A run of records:
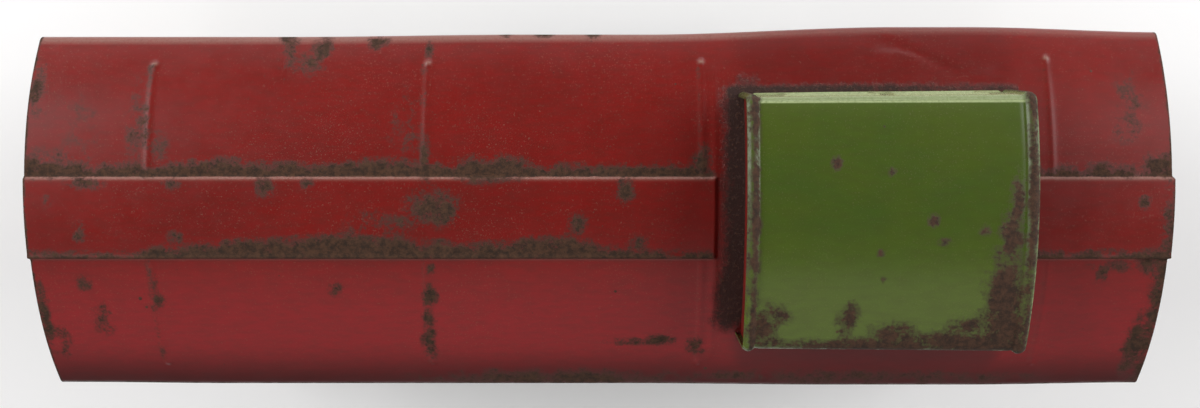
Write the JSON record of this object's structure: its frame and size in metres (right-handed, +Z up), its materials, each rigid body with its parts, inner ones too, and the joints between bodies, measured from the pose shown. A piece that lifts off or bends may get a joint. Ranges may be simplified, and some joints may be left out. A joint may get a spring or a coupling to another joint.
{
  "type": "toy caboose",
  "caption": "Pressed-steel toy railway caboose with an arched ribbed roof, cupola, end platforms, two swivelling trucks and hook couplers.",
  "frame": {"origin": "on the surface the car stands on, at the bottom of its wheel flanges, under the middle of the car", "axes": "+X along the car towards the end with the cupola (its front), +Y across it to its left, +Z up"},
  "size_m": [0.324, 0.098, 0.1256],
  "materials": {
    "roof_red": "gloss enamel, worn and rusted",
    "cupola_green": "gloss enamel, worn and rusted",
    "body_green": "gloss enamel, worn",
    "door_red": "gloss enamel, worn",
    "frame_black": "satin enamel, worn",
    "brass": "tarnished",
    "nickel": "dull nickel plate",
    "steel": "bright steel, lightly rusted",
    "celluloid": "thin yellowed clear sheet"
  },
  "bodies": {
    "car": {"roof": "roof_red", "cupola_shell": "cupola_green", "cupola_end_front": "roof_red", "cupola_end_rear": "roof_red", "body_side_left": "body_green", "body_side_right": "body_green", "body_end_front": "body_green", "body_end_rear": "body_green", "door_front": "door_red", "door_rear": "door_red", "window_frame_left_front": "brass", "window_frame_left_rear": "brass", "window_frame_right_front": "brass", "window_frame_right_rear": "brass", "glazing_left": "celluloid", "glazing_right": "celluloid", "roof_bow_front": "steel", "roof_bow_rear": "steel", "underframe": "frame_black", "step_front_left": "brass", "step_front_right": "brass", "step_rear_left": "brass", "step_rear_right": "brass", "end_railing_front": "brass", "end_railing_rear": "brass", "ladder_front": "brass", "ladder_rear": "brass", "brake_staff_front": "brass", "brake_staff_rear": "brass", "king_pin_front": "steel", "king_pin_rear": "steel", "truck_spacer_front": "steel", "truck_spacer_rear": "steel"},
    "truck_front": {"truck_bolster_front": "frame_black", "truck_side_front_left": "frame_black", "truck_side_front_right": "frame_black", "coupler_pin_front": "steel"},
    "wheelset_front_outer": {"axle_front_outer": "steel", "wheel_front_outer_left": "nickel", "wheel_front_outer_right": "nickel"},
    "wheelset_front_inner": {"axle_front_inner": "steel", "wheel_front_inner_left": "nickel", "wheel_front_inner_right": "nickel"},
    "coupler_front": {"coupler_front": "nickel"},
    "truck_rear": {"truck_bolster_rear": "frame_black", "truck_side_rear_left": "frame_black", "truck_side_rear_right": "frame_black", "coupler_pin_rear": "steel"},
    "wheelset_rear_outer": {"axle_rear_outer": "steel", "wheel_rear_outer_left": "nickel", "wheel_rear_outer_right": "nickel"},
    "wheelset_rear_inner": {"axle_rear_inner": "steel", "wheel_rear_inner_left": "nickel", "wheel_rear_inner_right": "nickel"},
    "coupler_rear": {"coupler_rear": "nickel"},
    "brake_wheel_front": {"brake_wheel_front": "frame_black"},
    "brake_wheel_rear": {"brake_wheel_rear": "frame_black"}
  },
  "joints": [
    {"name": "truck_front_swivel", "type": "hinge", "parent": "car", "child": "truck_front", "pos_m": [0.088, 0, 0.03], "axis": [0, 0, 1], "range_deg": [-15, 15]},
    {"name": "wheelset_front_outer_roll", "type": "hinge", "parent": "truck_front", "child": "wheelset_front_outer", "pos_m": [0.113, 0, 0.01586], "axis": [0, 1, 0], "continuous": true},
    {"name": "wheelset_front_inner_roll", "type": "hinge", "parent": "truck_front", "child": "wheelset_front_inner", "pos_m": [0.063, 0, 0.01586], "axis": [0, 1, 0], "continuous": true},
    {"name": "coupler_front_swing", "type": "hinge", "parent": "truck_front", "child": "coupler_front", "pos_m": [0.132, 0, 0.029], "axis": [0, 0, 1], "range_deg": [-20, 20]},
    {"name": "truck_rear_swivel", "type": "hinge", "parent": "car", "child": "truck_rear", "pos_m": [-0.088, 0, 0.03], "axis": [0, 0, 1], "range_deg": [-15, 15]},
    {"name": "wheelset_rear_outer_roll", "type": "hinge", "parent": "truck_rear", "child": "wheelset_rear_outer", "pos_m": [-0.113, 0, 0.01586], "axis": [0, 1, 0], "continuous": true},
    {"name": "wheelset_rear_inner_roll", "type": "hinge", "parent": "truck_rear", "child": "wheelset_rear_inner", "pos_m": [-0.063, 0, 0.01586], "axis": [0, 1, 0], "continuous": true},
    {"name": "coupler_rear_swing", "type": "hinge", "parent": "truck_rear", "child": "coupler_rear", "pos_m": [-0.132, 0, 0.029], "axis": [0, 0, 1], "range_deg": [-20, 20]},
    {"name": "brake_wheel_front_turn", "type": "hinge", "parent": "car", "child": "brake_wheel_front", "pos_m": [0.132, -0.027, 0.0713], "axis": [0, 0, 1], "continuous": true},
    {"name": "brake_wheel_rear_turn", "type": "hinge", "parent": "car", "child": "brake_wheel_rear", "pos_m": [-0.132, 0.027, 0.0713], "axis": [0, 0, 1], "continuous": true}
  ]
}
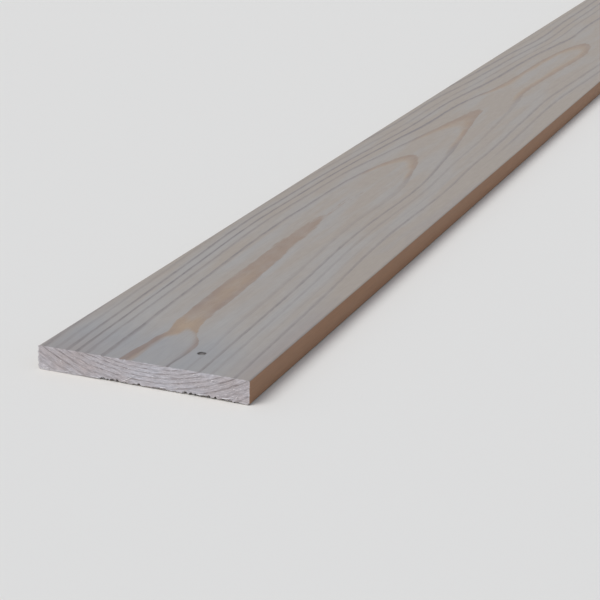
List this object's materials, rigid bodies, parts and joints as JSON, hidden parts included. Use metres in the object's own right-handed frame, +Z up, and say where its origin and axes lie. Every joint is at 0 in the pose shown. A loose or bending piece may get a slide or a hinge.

■ What the task requires
Write the material out exactly, with nothing left out.

■ Result of this task
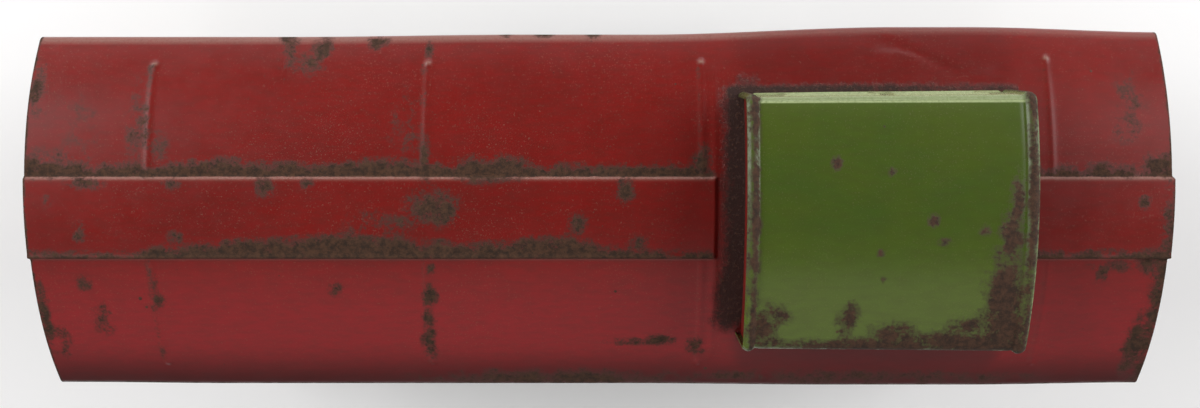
Write the JSON record of this object's structure: its frame and size in metres (right-handed, +Z up), its materials, each rigid body with its parts, inner ones too, and the joints between bodies, measured from the pose shown. A piece that lifts off or bends may get a joint. Ranges may be simplified, and some joints may be left out. A joint may get a spring or a coupling to another joint.
{
  "type": "toy caboose",
  "caption": "Pressed-steel toy railway caboose with an arched ribbed roof, cupola, end platforms, two swivelling trucks and hook couplers.",
  "frame": {"origin": "on the surface the car stands on, at the bottom of its wheel flanges, under the middle of the car", "axes": "+X along the car towards the end with the cupola (its front), +Y across it to its left, +Z up"},
  "size_m": [0.324, 0.098, 0.1256],
  "materials": {
    "roof_red": "gloss enamel, worn and rusted",
    "cupola_green": "gloss enamel, worn and rusted",
    "body_green": "gloss enamel, worn",
    "door_red": "gloss enamel, worn",
    "frame_black": "satin enamel, worn",
    "brass": "tarnished",
    "nickel": "dull nickel plate",
    "steel": "bright steel, lightly rusted",
    "celluloid": "thin yellowed clear sheet"
  },
  "bodies": {
    "car": {"roof": "roof_red", "cupola_shell": "cupola_green", "cupola_end_front": "roof_red", "cupola_end_rear": "roof_red", "body_side_left": "body_green", "body_side_right": "body_green", "body_end_front": "body_green", "body_end_rear": "body_green", "door_front": "door_red", "door_rear": "door_red", "window_frame_left_front": "brass", "window_frame_left_rear": "brass", "window_frame_right_front": "brass", "window_frame_right_rear": "brass", "glazing_left": "celluloid", "glazing_right": "celluloid", "roof_bow_front": "steel", "roof_bow_rear": "steel", "underframe": "frame_black", "step_front_left": "brass", "step_front_right": "brass", "step_rear_left": "brass", "step_rear_right": "brass", "end_railing_front": "brass", "end_railing_rear": "brass", "ladder_front": "brass", "ladder_rear": "brass", "brake_staff_front": "brass", "brake_staff_rear": "brass", "king_pin_front": "steel", "king_pin_rear": "steel", "truck_spacer_front": "steel", "truck_spacer_rear": "steel"},
    "truck_front": {"truck_bolster_front": "frame_black", "truck_side_front_left": "frame_black", "truck_side_front_right": "frame_black", "coupler_pin_front": "steel"},
    "wheelset_front_outer": {"axle_front_outer": "steel", "wheel_front_outer_left": "nickel", "wheel_front_outer_right": "nickel"},
    "wheelset_front_inner": {"axle_front_inner": "steel", "wheel_front_inner_left": "nickel", "wheel_front_inner_right": "nickel"},
    "coupler_front": {"coupler_front": "nickel"},
    "truck_rear": {"truck_bolster_rear": "frame_black", "truck_side_rear_left": "frame_black", "truck_side_rear_right": "frame_black", "coupler_pin_rear": "steel"},
    "wheelset_rear_outer": {"axle_rear_outer": "steel", "wheel_rear_outer_left": "nickel", "wheel_rear_outer_right": "nickel"},
    "wheelset_rear_inner": {"axle_rear_inner": "steel", "wheel_rear_inner_left": "nickel", "wheel_rear_inner_right": "nickel"},
    "coupler_rear": {"coupler_rear": "nickel"},
    "brake_wheel_front": {"brake_wheel_front": "frame_black"},
    "brake_wheel_rear": {"brake_wheel_rear": "frame_black"}
  },
  "joints": [
    {"name": "truck_front_swivel", "type": "hinge", "parent": "car", "child": "truck_front", "pos_m": [0.088, 0, 0.03], "axis": [0, 0, 1], "range_deg": [-15, 15]},
    {"name": "wheelset_front_outer_roll", "type": "hinge", "parent": "truck_front", "child": "wheelset_front_outer", "pos_m": [0.113, 0, 0.01586], "axis": [0, 1, 0], "continuous": true},
    {"name": "wheelset_front_inner_roll", "type": "hinge", "parent": "truck_front", "child": "wheelset_front_inner", "pos_m": [0.063, 0, 0.01586], "axis": [0, 1, 0], "continuous": true},
    {"name": "coupler_front_swing", "type": "hinge", "parent": "truck_front", "child": "coupler_front", "pos_m": [0.132, 0, 0.029], "axis": [0, 0, 1], "range_deg": [-20, 20]},
    {"name": "truck_rear_swivel", "type": "hinge", "parent": "car", "child": "truck_rear", "pos_m": [-0.088, 0, 0.03], "axis": [0, 0, 1], "range_deg": [-15, 15]},
    {"name": "wheelset_rear_outer_roll", "type": "hinge", "parent": "truck_rear", "child": "wheelset_rear_outer", "pos_m": [-0.113, 0, 0.01586], "axis": [0, 1, 0], "continuous": true},
    {"name": "wheelset_rear_inner_roll", "type": "hinge", "parent": "truck_rear", "child": "wheelset_rear_inner", "pos_m": [-0.063, 0, 0.01586], "axis": [0, 1, 0], "continuous": true},
    {"name": "coupler_rear_swing", "type": "hinge", "parent": "truck_rear", "child": "coupler_rear", "pos_m": [-0.132, 0, 0.029], "axis": [0, 0, 1], "range_deg": [-20, 20]},
    {"name": "brake_wheel_front_turn", "type": "hinge", "parent": "car", "child": "brake_wheel_front", "pos_m": [0.132, -0.027, 0.0713], "axis": [0, 0, 1], "continuous": true},
    {"name": "brake_wheel_rear_turn", "type": "hinge", "parent": "car", "child": "brake_wheel_rear", "pos_m": [-0.132, 0.027, 0.0713], "axis": [0, 0, 1], "continuous": true}
  ]
}
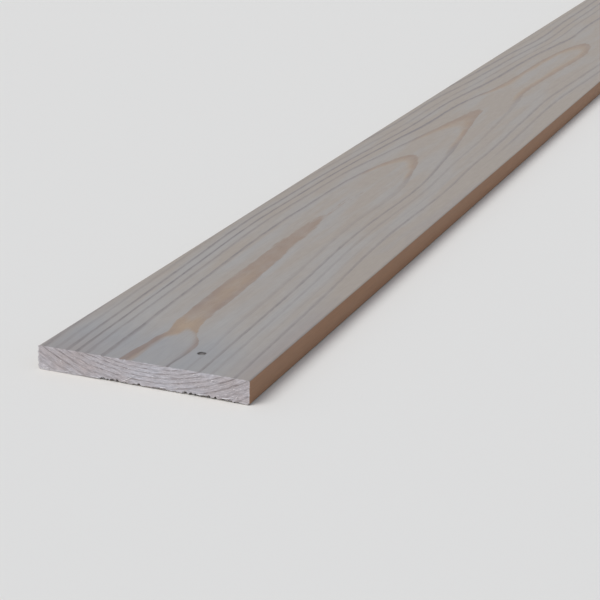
List this object's materials, rigid bodies, parts and joints as JSON, hidden parts included. Use metres in the object's own right-handed frame, +Z up, and say where its origin and axes lie. Every joint is at 0 in the pose shown. A loose or bending piece may get a slide or a hinge.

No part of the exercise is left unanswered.